(Records with modeling code)
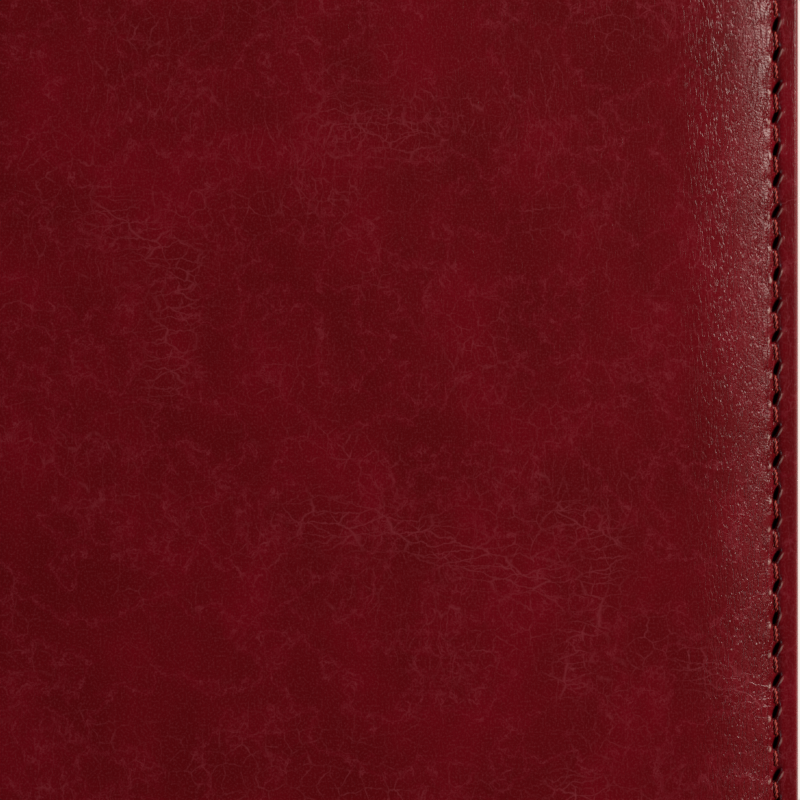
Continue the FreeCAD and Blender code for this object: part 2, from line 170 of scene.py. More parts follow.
@dataclass(frozen=True)
class Leatherette:
    """Waxed polyurethane leatherette, calendered onto cloth: a deep cloudy dye under a gloss coat,
    pale hairlines where it was creased, and grain grooves that flash only where a slope turns them.

    Places on the sheet are in millimetres, so a noise's scale is features to the millimetre.
    """

    deep: str = "#810813"
    body: str = "#890917"
    bright: str = "#94071c"
    vein: str = "#a80a2c"
    crease: str = "#c65562"
    painted_lip_glint: str = "#f2c4ba"  # painted highlight: the glint on each needle hole's lips, put into the colour
    # painted shade: the colour deep inside the needle holes
    hole: str = "#1c0406"
    roughness: float = 0.27
    cloud_mm: float = 13.0
    vein_mm: float = 1 / 0.11
    crackle_mm: float = 2.3
    run_mm: float = 1.5
    bend_mm: float = 2.2  # how far the hairlines wander from straight
    groove_mm: float = 0.62
    pebble_mm: float = 0.26
    pulled_depth: float = 0.000058  # metres, where the grain is drawn out
    plain_depth: float = 0.000007

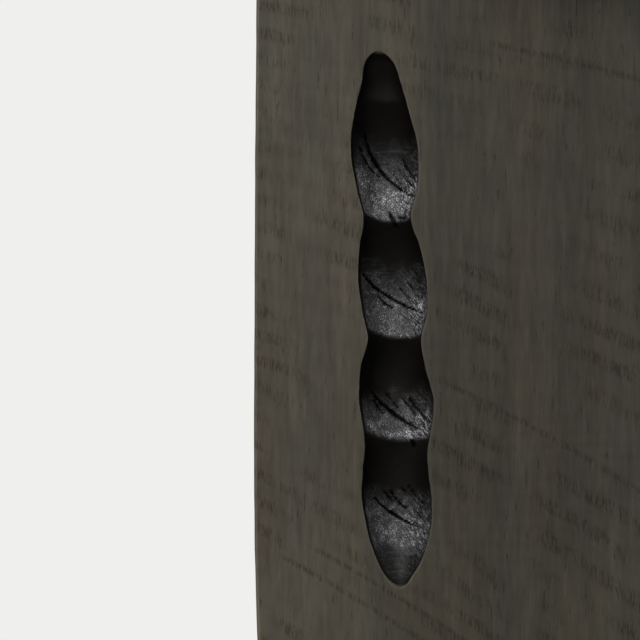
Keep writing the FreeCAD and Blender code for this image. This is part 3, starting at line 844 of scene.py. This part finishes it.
def wood_grain(shader, axis, tones):
    """Colour, shade and height of smoked wood: broad bands, fibres and short dark pores along the grain."""
    light, dark = tones
    bands = shader.noise(along(axis, 190, 11), detail=5, rough=0.65, distortion=0.5)
    fibres = shader.noise(along(axis, 1050, 110), detail=5, rough=0.6)
    mottle = shader.noise(along(axis, 420, 110), detail=3, rough=0.6)
    pores = shader.noise(along(axis, 2100, 190), detail=3)
    clouds = shader.noise(along(axis, 150, 14), detail=4)
    colour = shader.mix(shader.ramp(bands, 0.3, 0.7), dark, light)
    tint = shader.mix(shader.ramp(clouds, 0.3, 0.7), WARM_TINT, COOL_TINT)
    colour = shader.multiply(colour, tint)
    fine = shader.ramp(fibres, 0.28, 0.72, 0.88, 1.12)
    shade = shader.math("MULTIPLY", fine, shader.ramp(mottle, 0.3, 0.7, 0.89, 1.11))
    hole = shader.ramp(pores, 0.66, 0.76)
    shade = shader.math("MULTIPLY", shade, shader.math("SUBTRACT", 1.0, shader.math("MULTIPLY", hole, 0.16)))
    height = shader.math("SUBTRACT", fibres, hole)
    return colour, shade, height


def slab_material():
    """Sawn wood outside, black gouged wood inside the grooves, with painted light, highlights and shadow."""
    shader = Shader("smoked_sawn_wood")
    split = shader.add("ShaderNodeSeparateXYZ", {0: shader.place((1, 1, 1))})
    x, z = split.outputs[0], split.outputs[2]
    edge = shader.math("SUBTRACT", 0.0415, shader.math("MULTIPLY", z, 0.068))
    wander = shader.math("MULTIPLY", shader.math("SUBTRACT", shader.noise((60, 60, 14), 3), 0.5), 0.016)
    outward = shader.math("SUBTRACT", shader.math("ADD", shader.math("ABSOLUTE", x), wander), edge)
    sapwood = shader.ramp(outward, -0.004, 0.005)
    light, dark = (shader.mix(sapwood, inner, outer) for inner, outer in zip(HEARTWOOD, SAPWOOD))
    colour, shade, height = wood_grain(shader, 2, (light, dark))
    slope = shader.math("SUBTRACT", SAW_SLOPE, shader.math("MULTIPLY", z, SAW_EASE / MM))
    run = shader.math("ADD", z, shader.math("MULTIPLY", shader.math("SUBTRACT", x, SAW_START * MM), slope))
    drift = shader.math("MULTIPLY", shader.noise((40, 40, 60), 2), 0.006)
    turns = shader.math("MULTIPLY", shader.math("ADD", run, drift), 2 * math.pi / (SAW_PITCH * MM))
    wave = shader.math("SINE", turns)
    dashes = shader.noise((3000, 3000, 480), 3, 0.6)
    patches = shader.noise((70, 70, 45), 3)
    kerf = shader.math("MULTIPLY", shader.ramp(wave, -0.5, 0.9), shader.ramp(dashes, 0.4, 0.7))
    kerf = shader.math("MULTIPLY", kerf, shader.ramp(patches, 0.42, 0.62))
    for mark, seen_from in SAW_LINES:
        near = shader.math("ABSOLUTE", shader.math("SUBTRACT", run, mark * MM))
        line = shader.ramp(near, 0.0, 0.001, 1.0, 0.0)
        line = shader.math("MULTIPLY", line, shader.ramp(dashes, 0.4, 0.62))
        line = shader.math("MULTIPLY", line, shader.ramp(x, (seen_from - 2) * MM, (seen_from + 2) * MM))
        kerf = shader.math("MAXIMUM", kerf, shader.math("MULTIPLY", line, 0.8))
    shade = shader.math("MULTIPLY", shade, shader.math("SUBTRACT", 1.0, shader.math("MULTIPLY", kerf, 0.5)))
    # Arrises and rounded edges are painted lighter, for wear and as a highlight.
    worn = shader.attribute("worn")
    pale = shader.ramp(shader.noise((800, 800, 42), 2), 0.68, 0.78, 0.0, 0.3)
    shade = shader.math("ADD", shade, shader.math("ADD", pale, shader.math("MULTIPLY", worn, 0.7)))
    # Painted light: the sawn face is painted up to 1.28 times lighter towards the slab's foot.
    shade = shader.math("MULTIPLY", shade, shader.ramp(z, 0.02, 0.056, 1.28, 1.0))
    colour = shader.multiply(colour, shader.mix(kerf, NO_TINT, KERF_TINT))
    sawn = shader.multiply(colour, shade)
    carved, torn_and_lit, tear, painted_glint = (shader.attribute(name) for name in LOOKS[:4])
    grit = shader.noise((4600, 4600, 4000), 2, 0.6)
    clumps = shader.noise((900, 900, 750), 3)
    strands = shader.noise_along_tears(x, split.outputs[1], z)
    from_middle = shader.math("ABSOLUTE", x)
    slack = shader.ramp(from_middle, (GROOVE_OFFSET - 3) * MM, (GROOVE_OFFSET + 1) * MM, 0.0, 0.25)
    combed = shader.ramp(from_middle, (GROOVE_OFFSET - 4) * MM, GROOVE_OFFSET * MM, 0.75, 0.1)
    combed = shader.math("MULTIPLY", shader.math("SUBTRACT", strands, 0.5), combed)
    broken = shader.math("ADD", grit, combed)
    broken = shader.math("ADD", broken, shader.math("MULTIPLY", shader.math("SUBTRACT", clumps, 0.5), 0.45))
    # Painted light: grey sparkle of torn fibres, strongest on the lower part of each scoop, where it would be
    # lit; the upper parts stay black.
    spark = shader.ramp(broken, 0.47, 0.78)
    shine = shader.math("MULTIPLY", shader.math("ADD", shader.math("MULTIPLY", spark, 0.93), 0.07), torn_and_lit)
    strand_light = shader.ramp(shader.math("ADD", strands, slack), 0.34, 0.46, 0.15, 1.0)
    shine = shader.math("MULTIPLY", shine, strand_light)
    # Painted highlights: the glint patches lift the lit grey further.
    lift = shader.math("ADD", shader.math("MULTIPLY", painted_glint, 0.75), 0.5)
    shine = shader.math("MULTIPLY", shine, lift)
    chatter = shader.ramp(shader.noise((260, 400, 2700), 3, 0.6), 0.5, 0.72, 0.0, 0.045)
    half_torn_and_lit = shader.math("SUBTRACT", shader.ramp(torn_and_lit, 0.0, 0.12), torn_and_lit)
    chatter = shader.math("MULTIPLY", chatter, half_torn_and_lit)
    shine = shader.math("ADD", shine, chatter)
    black = shader.mix(shine, CUT_BLACK, TORN_AND_LIT_GREY)
    # Painted shadow: the tears are painted near black.
    black = shader.mix(tear, black, TEAR_SHADOW_BLACK)
    colour = shader.mix(carved, sawn, black)
    sawn_rough = shader.ramp(height, 0.0, 0.8, 0.8, 0.66)
    roughness = shader.blend(carved, sawn_rough, shader.blend(torn_and_lit, 0.6, 0.42))
    specular = shader.blend(carved, 0.3, shader.blend(torn_and_lit, 0.12, 0.5))
    rough_cut = shader.math("ADD", grit, shader.math("MULTIPLY", combed, 1.8))
    coarseness = shader.math("ADD", shader.math("MULTIPLY", torn_and_lit, 2.2), 0.2)
    rough_cut = shader.math("MULTIPLY", rough_cut, coarseness)
    sawn_height = shader.math("SUBTRACT", height, shader.math("MULTIPLY", kerf, 0.6))
    height = shader.blend(carved, sawn_height, rough_cut)
    return shader.finish(colour, roughness, height, 0.0001, specular)


def board_material():
    """The hewn wood of the cradle and foot board, its grain along x, darker and glossier where polished."""
    shader = Shader("smoked_hewn_wood")
    colour, shade, height = wood_grain(shader, 0, HEWN_WOOD)
    polished = shader.attribute("polished")
    shade = shader.math("MULTIPLY", shade, shader.blend(polished, 1.0, 0.82))
    roughness = shader.blend(polished, shader.ramp(height, 0.0, 0.8, 0.74, 0.58), 0.36)
    height = shader.math("MULTIPLY", height, shader.blend(polished, 1.0, 0.35))
    return shader.finish(shader.multiply(colour, shade), roughness, height, 0.00009, 0.4)


def pin_material(axis):
    """Darker, redder hardwood of the pegs and wedges."""
    shader = Shader(f"pin_wood_{'xyz'[axis]}")
    colour, shade, height = wood_grain(shader, axis, PIN_WOOD)
    roughness = shader.ramp(height, 0.0, 0.8, 0.66, 0.5)
    return shader.finish(shader.multiply(colour, shade), roughness, height, 0.00008, 0.4)


# The studio. Each lamp has a place and a size in metres, and a power in watts.

LAMPS = {
    "key": ((-0.6, -1.05, 0.46), 0.5, 5.6),
    "fill": ((0.9, -0.9, 0.5), 0.9, 1.0),
    "rear": ((0.3, 1.1, 0.9), 0.9, 9.0),
    "skim": ((-0.14, -0.5, 1.0), 0.14, 7.3),
}
LAMP_TARGET = Vector((-0.02, 0, 0.09))
FLOOR_RADIUS, FLOOR_FADE_START = 0.33, 0.12


def make_floor():
    """A round pale floor that fades out at its edge."""
    rings, spokes = 12, 96
    points, faces = [(0, 0, 0)], []
    for ring in range(1, rings + 1):
        for spoke in range(spokes):
            angle = 2 * math.pi * spoke / spokes
            reach = FLOOR_RADIUS * ring / rings
            points.append((reach * math.cos(angle), reach * math.sin(angle), 0))
    faces += [(0, 1 + i, 1 + (i + 1) % spokes) for i in range(spokes)]
    for ring in range(rings - 1):
        start = 1 + ring * spokes
        for i in range(spokes):
            after = (i + 1) % spokes
            faces.append((start + i, start + spokes + i, start + spokes + after, start + after))
    mesh = bpy.data.meshes.new("floor")
    mesh.from_pydata(points, [], faces)
    floor = bpy.data.objects.new("floor", mesh)
    bpy.context.scene.collection.objects.link(floor)
    shader = Shader("pale_floor")
    split = shader.add("ShaderNodeSeparateXYZ", {0: shader.place((1, 1, 0))})
    squares = [shader.math("MULTIPLY", split.outputs[i], split.outputs[i]) for i in (0, 1)]
    away = shader.math("SQRT", shader.math("ADD", *squares))
    fade = shader.ramp(away, FLOOR_FADE_START, FLOOR_RADIUS)
    pale = shader.add("ShaderNodeBsdfDiffuse", {"Color": (0.88, 0.88, 0.87, 1)})
    clear = shader.add("ShaderNodeBsdfTransparent")
    both = shader.add("ShaderNodeMixShader", {0: fade, 1: pale.outputs[0], 2: clear.outputs[0]})
    shader.add("ShaderNodeOutputMaterial", {"Surface": both.outputs[0]})
    mesh.materials.append(shader.material)


def make_light(name, lights_only=()):
    """A square soft box that points at the slab's middle. It can be kept to a few pieces, as with flags."""
    place, size, energy = LAMPS[name]
    data = bpy.data.lights.new(name, "AREA")
    data.shape, data.size, data.energy = "SQUARE", size, energy
    lamp = bpy.data.objects.new(name, data)
    lamp.location = place
    lamp.rotation_euler = (LAMP_TARGET - Vector(place)).to_track_quat("-Z", "Y").to_euler()
    bpy.context.scene.collection.objects.link(lamp)
    if lights_only:
        chosen = bpy.data.collections.new(name + "_lights")
        for piece in lights_only:
            chosen.objects.link(piece)
        lamp.light_linking.receiver_collection = chosen
        lamp.light_linking.blocker_collection = chosen


def make_world():
    """A white studio: the camera sees it bright, and it lights the object less, as a far backdrop would."""
    world = bpy.data.worlds.new("studio")
    bpy.context.scene.world = world
    world.use_nodes = True
    tree = world.node_tree
    tree.nodes.clear()
    seen = tree.nodes.new("ShaderNodeBackground")
    seen.inputs["Color"].default_value = (0.866, 0.866, 0.852, 1)
    lit = tree.nodes.new("ShaderNodeBackground")
    lit.inputs["Color"].default_value = (0.16, 0.16, 0.162, 1)
    path = tree.nodes.new("ShaderNodeLightPath")
    mix = tree.nodes.new("ShaderNodeMixShader")
    out = tree.nodes.new("ShaderNodeOutputWorld")
    tree.links.new(path.outputs["Is Camera Ray"], mix.inputs[0])
    tree.links.new(lit.outputs[0], mix.inputs[1])
    tree.links.new(seen.outputs[0], mix.inputs[2])
    tree.links.new(mix.outputs[0], out.inputs[0])


def make_camera():
    """Square on to the front of the slab, level, from about a metre, framing its left half and one groove."""
    framed_height, distance = 115.2 * MM, 0.9
    data = bpy.data.cameras.new("camera")
    data.lens = data.sensor_width / 2 / (framed_height / 2 / distance)
    data.clip_start, data.clip_end = 0.05, 20
    camera = bpy.data.objects.new("camera", data)
    across = (GROOVE_OFFSET + 13.06) * MM
    camera.location = (-across, SLAB_LOW[1] * MM - distance, GROOVE_HEIGHT * MM)
    camera.rotation_euler = (math.pi / 2, 0, 0)
    bpy.context.scene.collection.objects.link(camera)
    bpy.context.scene.camera = camera


def build():
    bpy.context.scene.view_settings.view_transform = "Standard"
    make_camera()
    make_world()
    for name in ("key", "fill", "rear"):
        make_light(name)
    make_floor()
    board = board_material()
    slab = make_slab(slab_material())
    make_light("skim", [slab])
    make_cradle(board)
    make_foot(board)
    for side in ("left", "right"):
        make_peg(f"drawbore_peg_{side}", pin_material(1))
    upright = pin_material(2)
    for name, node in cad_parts.items():
        if name.startswith("tenon_wedge"):
            node.data.materials.clear()
            node.data.materials.append(upright)


build()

PROBLEM TO SOLVE: From the top of the listing above, restate each line word for word up to and including the line with "plain_depth: float = 0.000007"; add nothing else.

CORRECT RESPONSE:
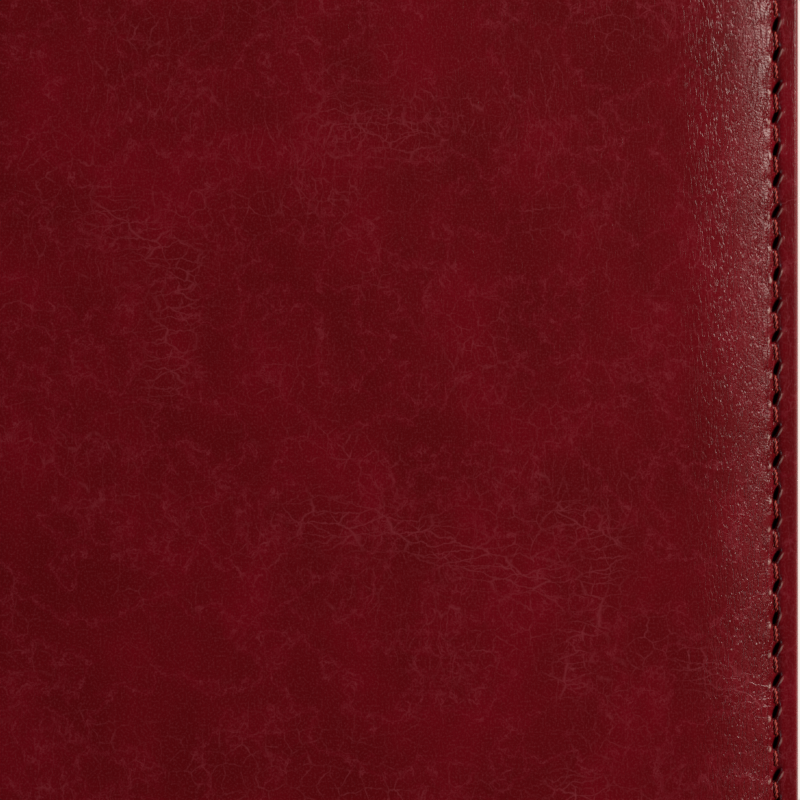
Continue the FreeCAD and Blender code for this object: part 2, from line 170 of scene.py. More parts follow.
@dataclass(frozen=True)
class Leatherette:
    """Waxed polyurethane leatherette, calendered onto cloth: a deep cloudy dye under a gloss coat,
    pale hairlines where it was creased, and grain grooves that flash only where a slope turns them.

    Places on the sheet are in millimetres, so a noise's scale is features to the millimetre.
    """

    deep: str = "#810813"
    body: str = "#890917"
    bright: str = "#94071c"
    vein: str = "#a80a2c"
    crease: str = "#c65562"
    painted_lip_glint: str = "#f2c4ba"  # painted highlight: the glint on each needle hole's lips, put into the colour
    # painted shade: the colour deep inside the needle holes
    hole: str = "#1c0406"
    roughness: float = 0.27
    cloud_mm: float = 13.0
    vein_mm: float = 1 / 0.11
    crackle_mm: float = 2.3
    run_mm: float = 1.5
    bend_mm: float = 2.2  # how far the hairlines wander from straight
    groove_mm: float = 0.62
    pebble_mm: float = 0.26
    pulled_depth: float = 0.000058  # metres, where the grain is drawn out
    plain_depth: float = 0.000007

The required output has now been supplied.